Она всё-таки повернула голову в мою сторону, без интереса, мельком, просто потому что так надо, коснулась меня взглядом, только взглядом, сознание плавало меж лёгких, белоснежных летних облаков. И тут девочка развернулась ко мне спиной. Я испытал чувство паники доселе не знакомое мне.
«Не заметила. Она просто не заметила. Эта боль убьёт меня, потому что, мечтательная, засидевшаяся на скучной работе медсестра, просто не обратила внимание на красноречиво отражённое в моих глазах отчаяние». Внезапно я услышал её голос, он нарушил внешнюю тишину, но добавил лишь аккорд в перформанс моей агонии.

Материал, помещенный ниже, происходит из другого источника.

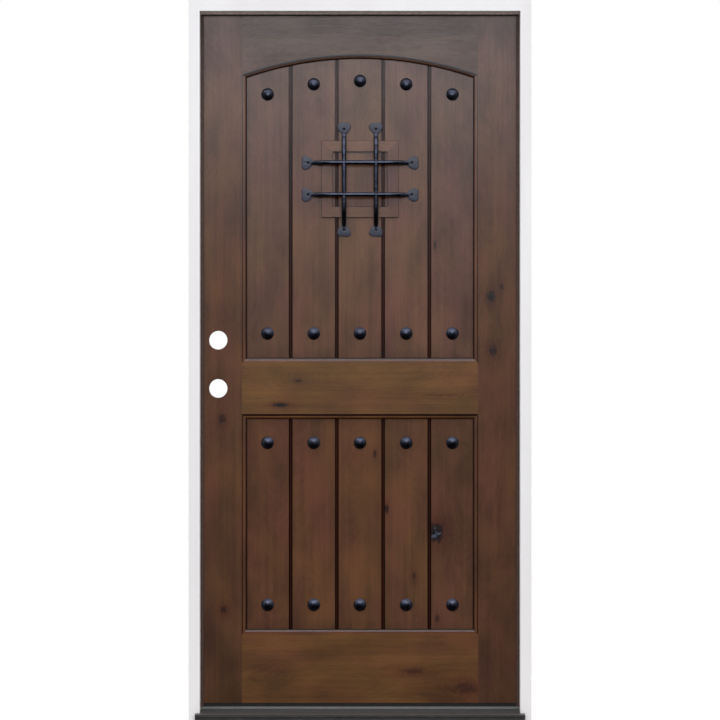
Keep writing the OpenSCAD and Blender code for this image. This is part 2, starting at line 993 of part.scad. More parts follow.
module hatch_hinge_moving_leaves() {
    color(STEEL)
    difference() {
        for (h = [-1, 1])
            hatch_hinge_leaf(hatch_z + h * hatch_hinge_at, -1, 1);
        hatch_leaf_screws(-1, 0.1);
    }
}

module hatch_hinge_pins() {
    color(STEEL)
    for (h = [-1, 1])
        translate([hatch_pin_x, hatch_pin_y, hatch_z + h * hatch_hinge_at - hatch_hinge_h / 2])
        cylinder(r = hatch_pin_r, h = hatch_hinge_h);
}

module hatch_screws_fixed() {
    color(STEEL)
    hatch_leaf_screws(1);
}

module hatch_screws_moving() {
    color(STEEL)
    hatch_leaf_screws(-1);
}

// ---- Grille --------------------------------------------------------------------------------

// An arc of a round bar in the plane y = 0: its middle is at [x, z], and it runs from angle a0 to a1.
module bend_arc(x, z, r, a0, a1, thick) {
    translate([x, 0, z])
    rotate([90, 0, 0])
    rotate([0, 0, a0])
    rotate_extrude(angle = a1 - a0)
    translate([r, 0])
    circle(r = thick);
}

// The bent end of a bar, drawn along +X with the planks at z = 0: a bend down from the straight
// length, a bend back and a hammered, fan-shaped end. The bar thins by a hair at each bend, where
// one length overlaps the next.
module bar_end() {
    thin = 0.05;
    lap = 0.6;
    bend_arc(straight_half, bar_stand - outer_bend, outer_bend, 90 - bend - lap, 90, bar_d / 2 - thin);
    difference() {
        bend_arc(
            straight_half + bend_run, end_stand + inner_bend, inner_bend,
            270 - bend, 270, bar_d / 2 - 2 * thin
        );
        translate([0, -50, -50 + lap])
        cube([bar_len, 100, 50]);
    }
    translate([bar_len / 2 - pad_l, 0, 0])
    fan();
}

// The fan-shaped end, from its neck at x = 0 out to x = pad_l: it widens evenly to two round lobes,
// with a shallow dip between them.
module fan() {
    lobe = 11;
    lobe_x = pad_l - lobe;
    linear_extrude(pad_t)
    difference() {
        union() {
            for (s = [-1, 1])
                translate([lobe_x, s * 8.5])
                circle(r = lobe);
            translate([pad_l - 15, 0])
            circle(r = 14);
            polygon([
                [-6, -bar_d / 2], [0, -bar_d / 2 - 0.5], [lobe_x - 6, -17.5], [lobe_x, -19.5],
                [lobe_x, 19.5], [lobe_x - 6, 17.5], [0, bar_d / 2 + 0.5], [-6, bar_d / 2],
            ]);
        }
        translate([pad_l - pad_hole_in, 0])
        circle(r = grille_screw_r + 0.1);
    }
}

// A bar along X, each end drawn in by short.
module bar(short = 0) {
    reach = straight_half - short + 0.5;
    translate([-reach, 0, bar_stand])
    rotate([0, 90, 0])
    cylinder(d = bar_d, h = 2 * reach);
    for (s = [0, 1])
        mirror([s, 0, 0])
        translate([-short, 0, 0])
        bar_end();
}

// Puts what is drawn on the planks' plane (x across, y up, z outwards) on the door.
module on_planks() {
    translate([0, plank_y0, grille_z])
    rotate([90, 0, 0])
    children();
}

// Four forged bars, welded into one where they cross. The uprights are a little shorter.
module grille() {
    color(IRON)
    on_planks()
    for (s = [-1, 1]) {
        translate([0, s * bar_pitch / 2, 0])
        bar();
        translate([s * bar_pitch / 2, -upright_low, 0])
        rotate([0, 0, 90])
        bar(upright_short);
    }
}

module grille_screw(grow = 0) {
    translate([0, 0, pad_t - grille_screw_l])
    cylinder(r = grille_screw_r + grow, h = grille_screw_l);
    intersection() {
        translate([0, 0, pad_t - 2.2])
        sphere(r = 5);
        translate([0, 0, pad_t])
        cylinder(r = 6, h = 6);
    }
}

module grille_screw_set(grow = 0) {
    reach = bar_len / 2 - pad_hole_in;
    on_planks()
    for (s = [-1, 1], t = [-1, 1]) {
        translate([t * reach, s * bar_pitch / 2, 0])
        grille_screw(grow);
        translate([s * bar_pitch / 2, t * (reach - upright_short) - upright_low, 0])
        grille_screw(grow);
    }
}

module grille_screws() {
    color(IRON)
    grille_screw_set();
}

// ---- Nodes ---------------------------------------------------------------------------------

jamb_hinge_side();
jamb_lock_side();
head_jamb();
weatherstrip_hinge_side();
weatherstrip_lock_side();
weatherstrip_head();
sill_substrate();
sill_deck();
sill_cap();
frame_screws();
stile_lock_side();
stile_hinge_side();
top_rail();
lock_rail();
bottom_rail();
rail_dowels();
upper_plank_1();
upper_plank_2();
upper_plank_3_above();
upper_plank_3_below();
upper_plank_4();
upper_plank_5();
lower_plank_1();
lower_plank_2();
lower_plank_3();
lower_plank_4();
lower_plank_5();
clavos();
trim_top();
trim_right();
trim_bottom();
trim_left();
grille();
grille_screws();
door_sweep();
hinge_bottom_frame_leaf();
hinge_middle_frame_leaf();
hinge_top_frame_leaf();
hinge_bottom_door_leaf();
hinge_middle_door_leaf();
hinge_top_door_leaf();
hinge_pins();
hinge_screws_frame();
hinge_screws_door();
hatch_board_left();
hatch_board_middle();
hatch_board_right();
hatch_knob();
hatch_magnet();
hatch_catch_plate();
hatch_hinge_fixed_leaves();
hatch_hinge_moving_leaves();
hatch_hinge_pins();
hatch_screws_fixed();
hatch_screws_moving();
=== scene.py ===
"""Looks of a planked alder entry door with an arched panel, iron clavos and a barred speakeasy.

Metres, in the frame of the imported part: +Z up, outside faces -Y, origin on the floor under the sill.
"""
import json
import math

import bmesh
import bpy
import numpy as np
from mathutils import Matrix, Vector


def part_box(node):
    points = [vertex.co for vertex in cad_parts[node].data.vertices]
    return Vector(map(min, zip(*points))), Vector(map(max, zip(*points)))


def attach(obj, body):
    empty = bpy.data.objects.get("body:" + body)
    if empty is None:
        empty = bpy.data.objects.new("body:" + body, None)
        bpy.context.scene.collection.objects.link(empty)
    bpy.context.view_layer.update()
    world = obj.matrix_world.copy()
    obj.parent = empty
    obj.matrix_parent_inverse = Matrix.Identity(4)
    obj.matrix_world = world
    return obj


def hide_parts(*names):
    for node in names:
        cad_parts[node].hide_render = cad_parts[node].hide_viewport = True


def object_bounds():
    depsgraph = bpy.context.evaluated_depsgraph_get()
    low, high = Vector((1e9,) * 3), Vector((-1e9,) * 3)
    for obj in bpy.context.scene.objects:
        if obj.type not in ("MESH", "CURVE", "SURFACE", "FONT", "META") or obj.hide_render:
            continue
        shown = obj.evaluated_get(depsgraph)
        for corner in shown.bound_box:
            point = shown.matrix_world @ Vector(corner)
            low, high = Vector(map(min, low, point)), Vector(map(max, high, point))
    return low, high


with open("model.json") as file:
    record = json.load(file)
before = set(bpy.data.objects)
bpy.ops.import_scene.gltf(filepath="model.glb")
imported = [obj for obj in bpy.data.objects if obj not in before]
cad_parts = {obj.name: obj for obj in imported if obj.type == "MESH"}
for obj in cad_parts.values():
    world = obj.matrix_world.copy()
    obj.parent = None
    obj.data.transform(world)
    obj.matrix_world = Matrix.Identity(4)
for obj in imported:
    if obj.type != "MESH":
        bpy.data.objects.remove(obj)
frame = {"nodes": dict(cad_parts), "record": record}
CAD_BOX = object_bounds()

MM = 0.001
PER_MM = 1000.0
BODY = {node: body for body, nodes in frame["record"]["behaviour"]["bodies"].items() for node in nodes}


def face_box(*nodes):
    """The box round several nodes, as two arrays."""
    boxes = [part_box(node) for node in nodes]
    return np.min([b[0] for b in boxes], axis=0), np.max([b[1] for b in boxes], axis=0)


SLAB_LOW, SLAB_HIGH = face_box("stile_lock_side", "stile_hinge_side")
PLANK_LOW, PLANK_HIGH = face_box("lower_plank_1", "lower_plank_5")
UNIT_H = face_box("jamb_lock_side", "jamb_hinge_side")[1][2]

SLAB_FRONT, SLAB_BACK = SLAB_LOW[1], SLAB_HIGH[1]
PLANK_FRONT, PLANK_BACK = PLANK_LOW[1], PLANK_HIGH[1]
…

– Лерка, иди своего уколи, щас загнётся.
Я спасён. В палату безучастной походкой вошла Лерка, здоровая баба с грубым лицом и взглядом, отражающим полнейшую незаинтересованность в чём-либо. Такие идут в медицину, чтобы колоть детям горячие уколы и приговаривать «Терпи, ты же мужчина!».
– Чёрт тебя дери, действие обезболивающего закончилось, – сообщила она. – Забыла, едрить твою маковку.